Publicado en Portafolio el viernes 26 de abril de 2019
Los regaños del presidente Trump al presidente Duque por el crecimiento de las “exportaciones” colombianas de cocaína a los Estados Unidos, me trajeron a la memoria el libro “Pequeñas crónicas”, del historiador italiano Carlo Cipolla.
Narra Cipolla que en pleno auge del mercantilismo Gran Bretaña y los Países Bajos tenían una balanza comercial negativa con China, pues mientras esta nación les vendía sedas, porcelanas y té, no compraba mayor cosa a los europeos.

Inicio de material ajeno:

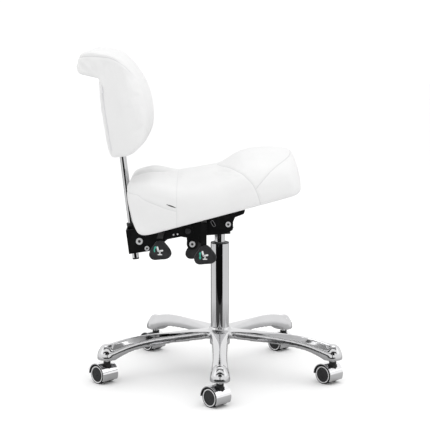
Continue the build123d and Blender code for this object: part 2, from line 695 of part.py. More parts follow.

Así como Peter Navarro le dice al oído a Trump que el déficit comercial empobrece a los Estados Unidos, los políticos y la opinión pública criticaban con el mismo argumento a la Compañía Holandesa de las Indias Orientales y a la Compañía Británica de las Indias Orientales. Para solucionar el “problema”, estas compañías diseñaron un plan diabólico: comenzaron a producir opio en la India para exportarlo a China, país que ya tenía graves problemas con el consumo de ese estupefaciente.
Como China expidió un bando imperial prohibiendo la importación y el consumo de opio, las compañías holandesa y británica se hicieron a un lado oficialmente, pero siguieron manejando el negocio mediante mercaderes que eran obligados a comprarles la droga e introducirla de contrabando al mercado chino. A ellos se sumaron desde 1820 los norteamericanos traficando opio turco.
Cipolla destaca tres consecuencias de la diabólica idea: el creciente número de chinos enviciados por el consumo de opio, la rampante corrupción de burócratas amangualados con los contrabandistas y el deterioro de la balanza comercial de China.
Surgieron en China dos propuestas para afrontar el problema: Una proponía legalizar el comercio de opio y otra abogaba por apelar a la represión. Según los defensores de la primera opción, “la legalización del comercio del opio haría disminuir el precio de la droga y, por tanto, eliminaría los grandes beneficios de los traficantes; además anularía la causa de la extendida corrupción en la burocracia”.
El emperador optó por la segunda; ordenó acabar el tráfico del estupefaciente, estableció la pena de muerte al comercio y distribución del opio, se confiscaron grandes cantidades de droga y se impuso arresto domiciliario a los mercaderes extranjeros. En respuesta, las tropas inglesas desembarcaron en China en 1840 para defender los intereses de los traficantes angloamericanos, iniciando la primera guerra del opio; los chinos fueron derrotados, les impusieron el libre comercio y se reactivó el tráfico de la droga.
Con la cocaína hay una disyuntiva similar. Ante el desaforado consumo en las economías desarrolladas, las políticas de represión impuestas a los países productores fracasan. Según la Unodoc, Estados Unidos tiene el segundo nivel más alto del mundo de prevalencia en el consumo de marihuana y cocaína en la población entre 15 y 64 años (17,0% y 2,4%, respectivamente) y la tendencia es ascendente. La misma fuente muestra que las capturas de cargamentos del alcaloide son consistentemente superiores en Colombia que en Estados Unidos.
Así como los chinos hubieran podido evitar las guerras del opio legalizando su comercio, actualmente se podrían suprimir los enormes costos económicos, sociales, ambientales y de seguridad adoptando esa política para la cocaína. En lugar de andar regañando a medio mundo, Trump debería repasar la historia de la prohibición del alcohol en Estados Unidos y las bondades de su eliminación.